Please repeat, exactly and with nothing added, the lines running from the line that contains "extrude(amount=pad_thick)" to the line that contains "for node in", both lines included.

---- Source excerpt

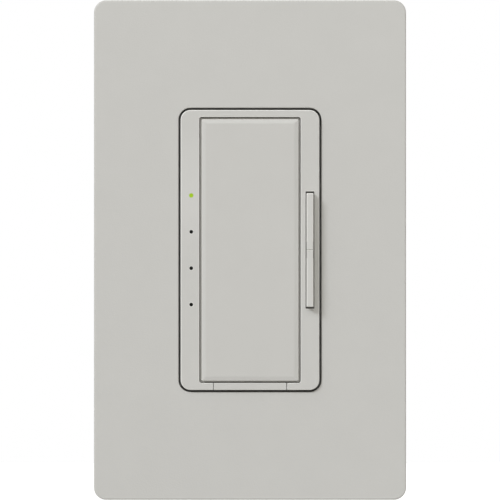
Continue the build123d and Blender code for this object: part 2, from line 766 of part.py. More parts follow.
# Wiring terminals: brass plates in the bays, with a tail through the shelf to the power board
plate_top = power_rear - housing_wall - slide_play
plate_length = housing_depth + plate_top - terminal_thick
for number, (side, z) in enumerate(bays, start=1):
    with BuildPart() as terminal:
        with BuildSketch(front_plane(plate_top)):
            with Locations((side * (bay_floor + terminal_thick / 2), z)):
                Rectangle(terminal_thick, terminal_width)
        extrude(amount=-plate_length)
        with BuildSketch(front_plane(plate_top)):
            with Locations((side * (bay_floor + terminal_thick / 2), z)):
                Rectangle(terminal_thick, terminal_tail)
        extrude(amount=power_front + terminal_thick - plate_top)
        side_cut(terminal_screw_radius + slide_play, 2 * boss_length,
                 (side * bay_floor, -bay_level, z))
    terminal.part.label = f"terminal_{number}"
    export_step(terminal.part, f"parts/terminal_{number}.step")

# Terminal screws
with BuildPart() as terminal_screws:
    for side, z in bays:
        clamp_face = side * (bay_floor + terminal_thick)
        with BuildSketch(Plane.YZ.offset(clamp_face)):
            with Locations((-bay_level, z)):
                Circle(terminal_head_radius)
        extrude(amount=side * terminal_head_height)
        with BuildSketch(Plane.YZ.offset(clamp_face + side * terminal_head_height)):
            with Locations((-bay_level, z)):
                Rectangle(screw_slot, 2 * terminal_head_radius)
                Rectangle(terminal_head_radius, screw_slot)
        extrude(amount=-side * screw_slot_depth, mode=Mode.SUBTRACT)
        with BuildSketch(Plane.YZ.offset(clamp_face)):
            with Locations((-bay_level, z)):
                Circle(terminal_screw_radius)
        extrude(amount=-side * (terminal_thick + housing_wall + boss_length - 2 * window_play))
terminal_screws.part.label = "terminal_screws"
export_step(terminal_screws.part, "parts/terminal_screws.step")

# Insulator: a thin sheet between the yoke and the boards
with BuildPart() as insulator:
    with BuildSketch(front_plane(-insulator_thick)):
        Rectangle(cavity_width - 2 * seat_play, cavity_height - 2 * seat_play)
        device_windows(window_play)
        with Locations(*switch_places.values()):
            Circle(plunger_radius + window_play, mode=Mode.SUBTRACT)
        with GridLocations(2 * pillar_x, 2 * pillar_z, 2, 2):
            Circle(pillar_radius + seat_play, mode=Mode.SUBTRACT)
        with GridLocations(bezel_width - hook_thick, hook_spacing, 2, 2):
            Rectangle(hook_thick + 2 * (hook_barb + window_play), hook_width + window_play,
                      mode=Mode.SUBTRACT)
        with Locations((0, (triac_bottom + triac_tab_bottom + triac_tab_height) / 2)):
            Rectangle(triac_width + 2 * window_play,
                      triac_body_height + triac_tab_height + 2 * window_play, mode=Mode.SUBTRACT)
    extrude(amount=insulator_thick)
insulator.part.label = "insulator"
export_step(insulator.part, "parts/insulator.step")

# Control board: carries the lamps and the three tact switches
control_top = max(light_reach + lamp_height, post_z + switch_size / 2) + window_play
control_bottom = stem_z + bridge_height / 2 + snap_play
with BuildPart() as control_board:
    with BuildSketch(front_plane(control_rear)):
        with Locations((0, (control_top + control_bottom) / 2)):
            Rectangle(cavity_width - 2 * board_side_play, control_top - control_bottom)
        with Locations((0, lead_z)):
            Rectangle(triac_width, triac_lead + 2 * window_play, mode=Mode.SUBTRACT)
        with GridLocations(2 * pillar_x, 2 * pillar_z, 2, 2):
            Circle(pillar_radius + snap_play, mode=Mode.SUBTRACT)
    extrude(amount=board_thick)
control_board.part.label = "control_board"
export_step(control_board.part, "parts/control_board.step")

# Power board: seated on the shelves of the terminal bays
power_width = cavity_width - 2 * rib_reach - 2 * slide_play
with BuildPart() as power_board:
    with BuildSketch(front_plane(power_rear)):
        Rectangle(power_width, cavity_height - 2 * window_play)
        with GridLocations(2 * pillar_x, 2 * pillar_z, 2, 2):
            Circle(pillar_radius + snap_play, mode=Mode.SUBTRACT)
        for side, z in bays:
            with Locations((side * (bay_floor + terminal_thick / 2), z)):
                Rectangle(terminal_thick + 2 * slide_play, terminal_tail + 2 * slide_play,
                          mode=Mode.SUBTRACT)
    extrude(amount=board_thick)
power_board.part.label = "power_board"
export_step(power_board.part, "parts/power_board.step")

# Tact switches and their plungers
for name, place in switch_places.items():
    with BuildPart() as switch_body:
        with BuildSketch(front_plane(-control_board_drop)):
            with Locations(place):
                Rectangle(switch_size, switch_size)
        extrude(amount=switch_depth)
        with BuildSketch(front_plane(switch_front - plunger_pocket)):
            with Locations(place):
                Circle(plunger_radius + fit)
        extrude(amount=plunger_pocket, mode=Mode.SUBTRACT)
    switch_body.part.label = f"{name}_switch"
    export_step(switch_body.part, f"parts/{name}_switch.step")
    with BuildPart() as plunger:
        with BuildSketch(front_plane(plunger_level - plunger_length)):
            with Locations(place):
                Circle(plunger_radius)
        extrude(amount=plunger_length)
        chamfer(plunger.faces().sort_by(Axis.Y)[0].edges(), plunger_edge)
    plunger.part.label = f"{name}_plunger"
    export_step(plunger.part, f"parts/{name}_plunger.step")

# Lamps under the light pipe, counted from the top
for number in range(light_count):
    with BuildPart() as lamp:
        with BuildSketch(front_plane(-control_board_drop)):
            with Locations((-rail_middle, light_reach - number * light_spacing)):
                Rectangle(lamp_width, lamp_height)
        extrude(amount=lamp_depth)
    lamp.part.label = f"lamp_{number + 1}"
    export_step(lamp.part, f"parts/lamp_{number + 1}.step")

# Microcontroller on the control board
with BuildPart() as microcontroller:
    with BuildSketch(front_plane(-control_board_drop)):
        with Locations((0, -leg_z)):
            Rectangle(chip_size, chip_size)
    extrude(amount=chip_depth)
    chamfer(microcontroller.faces().sort_by(Axis.Y)[0].edges(), chip_edge)
microcontroller.part.label = "microcontroller"
export_step(microcontroller.part, "parts/microcontroller.step")

# Header between the two boards
with BuildPart() as board_header:
    with BuildSketch(front_plane(power_front)):
        with Locations((0, -leg_z)):
            Rectangle(header_length, header_width)
    extrude(amount=board_space)
board_header.part.label = "board_header"
export_step(board_header.part, "parts/board_header.step")

# Film capacitors behind the power board, one at each end and a small one in the middle
block_z = cavity_height / 2 - capacitor_from_end - capacitor_height / 2
capacitors = [
    (capacitor_width, capacitor_height, block_z),
    (capacitor_width, capacitor_height, -block_z),
    (small_capacitor_width, small_capacitor_height, 0),
]
for number, (width, height, z) in enumerate(capacitors, start=1):
    with BuildPart() as capacitor:
        with BuildSketch(front_plane(power_rear)):
            with Locations((0, z)):
                Rectangle(width, height)
        extrude(amount=-capacitor_depth)
        chamfer(capacitor.faces().sort_by(Axis.Y)[-1].edges(), component_edge)
    capacitor.part.label = f"film_capacitor_{number}"
    export_step(capacitor.part, f"parts/film_capacitor_{number}.step")

# Relays between the capacitors
relay_z = (block_z - capacitor_height / 2 + small_capacitor_height / 2) / 2
for number, z in enumerate((relay_z, -relay_z), start=1):
    with BuildPart() as relay:
        with BuildSketch(front_plane(power_rear)):
            with Locations((0, z)):
                Rectangle(relay_width, relay_height)
        extrude(amount=-relay_depth)
        chamfer(relay.edges().filter_by(Axis.Y), component_edge)
    relay.part.label = f"relay_{number}"
    export_step(relay.part, f"parts/relay_{number}.step")

# Varistor: a disc that stands on the power board in the upper left
varistor_x = -(cavity_width / 2 - rib_reach - varistor_thick)
with BuildPart() as varistor:
    with Locations((varistor_x, -power_rear + varistor_radius + window_play, bay_z)):
        Cylinder(varistor_radius, varistor_thick, rotation=(0, 90, 0))
    chamfer(varistor.edges(), component_edge)
    with BuildSketch(front_plane(power_rear)):
        with Locations((varistor_x, bay_z)):
            with GridLocations(0, varistor_radius, 1, 2):
                Rectangle(triac_lead, triac_lead)
    extrude(amount=-varistor_radius)
varistor.part.label = "varistor"
export_step(varistor.part, "parts/varistor.step")

# Smoothing capacitor: a can at the middle left
can_x = -(cavity_width / 2 - rib_reach - can_radius - seat_play)
with BuildPart() as can_capacitor:
    with BuildSketch(front_plane(power_rear)):
        with Locations((can_x, 0)):
            Circle(can_radius)
    extrude(amount=-can_depth)
    chamfer(can_capacitor.faces().sort_by(Axis.Y)[-1].edges(), component_edge)
can_capacitor.part.label = "can_capacitor"
export_step(can_capacitor.part, "parts/can_capacitor.step")

# Choke: a wound ring at the middle right
with BuildPart() as choke:
    with BuildSketch(front_plane(power_rear)):
        with Locations((-can_x, 0)):
            Circle(choke_radius)
            with PolarLocations(choke_radius, choke_turns):
                Circle(seat_play, mode=Mode.SUBTRACT)
            Circle(choke_bore, mode=Mode.SUBTRACT)
    extrude(amount=-choke_depth)
choke.part.label = "choke"
export_step(choke.part, "parts/choke.step")

# Triac: its metal tab lies flat against the yoke, and its leads reach the power board
with BuildPart() as triac:
    with BuildSketch(front_plane(-pad_thick)):
        with Locations((0, (triac_bottom + triac_tab_bottom) / 2)):
            Rectangle(triac_width, triac_body_height)
    extrude(amount=-triac_body_depth)
    with BuildSketch(front_plane(-pad_thick)):
        with Locations((0, rivet_z)):
            Rectangle(triac_width, triac_tab_height)
            Circle(rivet_radius + fit, mode=Mode.SUBTRACT)
    extrude(amount=-triac_tab_thick)
    with BuildSketch(front_plane(-pad_thick - triac_body_depth / 2)):
        with Locations((0, lead_z)):
            with GridLocations(triac_lead_spacing, 0, 3, 1):
                Rectangle(triac_lead, triac_lead)
    extrude(amount=power_front + pad_thick + triac_body_depth / 2)
triac.part.label = "triac"
export_step(triac.part, "parts/triac.step")

# Thermal pad between the triac and the yoke
with BuildPart() as thermal_pad:
    with BuildSketch(front_plane(-pad_thick)):
        with Locations((0, (triac_bottom + triac_tab_bottom + triac_tab_height) / 2)):
            Rectangle(triac_width, triac_body_height + triac_tab_height)
        with Locations((0, rivet_z)):
            Circle(rivet_radius + fit, mode=Mode.SUBTRACT)
    extrude(amount=pad_thick)
thermal_pad.part.label = "thermal_pad"
export_step(thermal_pad.part, "parts/thermal_pad.step")

# Rivet that holds the triac to the yoke
with BuildPart() as triac_rivet:
    with BuildSketch(front_plane(-pad_thick - triac_tab_thick)):
        with Locations((0, rivet_z)):
            Circle(rivet_radius)
    extrude(amount=yoke_thick + pad_thick + triac_tab_thick)
    with BuildSketch(front_plane(yoke_thick)):
        with Locations((0, rivet_z)):
            Circle(rivet_head_radius)
    extrude(amount=rivet_head_height)
    with BuildSketch(front_plane(-pad_thick - triac_tab_thick)):
        with Locations((0, rivet_z)):
            Circle(rivet_head_radius)
    extrude(amount=-rivet_head_height)
triac_rivet.part.label = "triac_rivet"
export_step(triac_rivet.part, "parts/triac_rivet.step")

print("plate", round(plate_width, 2), round(plate_height, 2), "box screws", round(box_screw_spacing, 2))
print("tap plunger travel", round(tap_travel, 4), "rocker leg travel",
      round(leg_z * sin(radians(rocker_angle)), 4), "tab travel", tab_travel)
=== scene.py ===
"""Looks for the wall-box fan speed control: materials, screw threads, light, floor and camera."""

from math import cos, pi, radians, sin, tau

import bmesh
import bpy
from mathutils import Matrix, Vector


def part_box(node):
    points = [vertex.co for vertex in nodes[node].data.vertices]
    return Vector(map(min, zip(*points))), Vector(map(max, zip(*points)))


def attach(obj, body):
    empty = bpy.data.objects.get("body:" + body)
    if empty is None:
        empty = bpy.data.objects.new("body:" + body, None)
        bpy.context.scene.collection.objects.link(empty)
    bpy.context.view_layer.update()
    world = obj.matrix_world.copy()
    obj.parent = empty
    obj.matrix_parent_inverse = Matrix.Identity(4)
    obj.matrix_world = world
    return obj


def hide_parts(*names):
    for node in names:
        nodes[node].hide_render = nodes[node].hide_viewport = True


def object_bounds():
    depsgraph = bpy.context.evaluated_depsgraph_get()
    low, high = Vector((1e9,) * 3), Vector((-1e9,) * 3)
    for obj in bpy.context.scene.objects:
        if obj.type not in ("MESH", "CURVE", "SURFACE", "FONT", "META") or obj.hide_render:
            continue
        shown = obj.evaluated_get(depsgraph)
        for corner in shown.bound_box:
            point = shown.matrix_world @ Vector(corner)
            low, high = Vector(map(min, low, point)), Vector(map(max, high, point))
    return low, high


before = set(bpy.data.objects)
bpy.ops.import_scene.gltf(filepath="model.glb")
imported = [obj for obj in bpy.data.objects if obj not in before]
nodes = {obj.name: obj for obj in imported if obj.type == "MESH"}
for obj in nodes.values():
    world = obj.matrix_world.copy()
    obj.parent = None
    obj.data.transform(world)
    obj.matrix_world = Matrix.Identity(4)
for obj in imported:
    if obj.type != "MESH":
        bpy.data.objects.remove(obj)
cad_low, cad_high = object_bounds()
MM = 0.001


# Camera: straight on, with a long lens
PLATE_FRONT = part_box("wall_plate")[0].y
CAMERA_DISTANCE = 1.5
FRAME_HEIGHT = 119.5 * MM
SENSOR = 36.0

camera_data = bpy.data.cameras.new("camera")
camera_data.sensor_width = SENSOR
camera_data.lens = SENSOR * CAMERA_DISTANCE / FRAME_HEIGHT
camera = bpy.data.objects.new("camera", camera_data)
camera.location = (0, PLATE_FRONT - CAMERA_DISTANCE, 0)
camera.rotation_euler = (pi / 2, 0, 0)
bpy.context.scene.collection.objects.link(camera)
bpy.context.scene.camera = camera


# Materials
NOISE_LOW, NOISE_HIGH = 0.3, 0.7

# Painted highlight on edges: how much lighter, and how far normals agree where it starts and where
# it is full
HIGHLIGHT_LIFT = 1.4
SHARP = (0.995, 0.96)
SLOPED = (0.97, 0.9)
NOT_SIDE = (0.2, 0.5)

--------

**Solution**
    extrude(amount=pad_thick)
thermal_pad.part.label = "thermal_pad"
export_step(thermal_pad.part, "parts/thermal_pad.step")

# Rivet that holds the triac to the yoke
with BuildPart() as triac_rivet:
    with BuildSketch(front_plane(-pad_thick - triac_tab_thick)):
        with Locations((0, rivet_z)):
            Circle(rivet_radius)
    extrude(amount=yoke_thick + pad_thick + triac_tab_thick)
    with BuildSketch(front_plane(yoke_thick)):
        with Locations((0, rivet_z)):
            Circle(rivet_head_radius)
    extrude(amount=rivet_head_height)
    with BuildSketch(front_plane(-pad_thick - triac_tab_thick)):
        with Locations((0, rivet_z)):
            Circle(rivet_head_radius)
    extrude(amount=-rivet_head_height)
triac_rivet.part.label = "triac_rivet"
export_step(triac_rivet.part, "parts/triac_rivet.step")

print("plate", round(plate_width, 2), round(plate_height, 2), "box screws", round(box_screw_spacing, 2))
print("tap plunger travel", round(tap_travel, 4), "rocker leg travel",
      round(leg_z * sin(radians(rocker_angle)), 4), "tab travel", tab_travel)
=== scene.py ===
"""Looks for the wall-box fan speed control: materials, screw threads, light, floor and camera."""

from math import cos, pi, radians, sin, tau

import bmesh
import bpy
from mathutils import Matrix, Vector


def part_box(node):
    points = [vertex.co for vertex in nodes[node].data.vertices]
    return Vector(map(min, zip(*points))), Vector(map(max, zip(*points)))


def attach(obj, body):
    empty = bpy.data.objects.get("body:" + body)
    if empty is None:
        empty = bpy.data.objects.new("body:" + body, None)
        bpy.context.scene.collection.objects.link(empty)
    bpy.context.view_layer.update()
    world = obj.matrix_world.copy()
    obj.parent = empty
    obj.matrix_parent_inverse = Matrix.Identity(4)
    obj.matrix_world = world
    return obj


def hide_parts(*names):
    for node in names:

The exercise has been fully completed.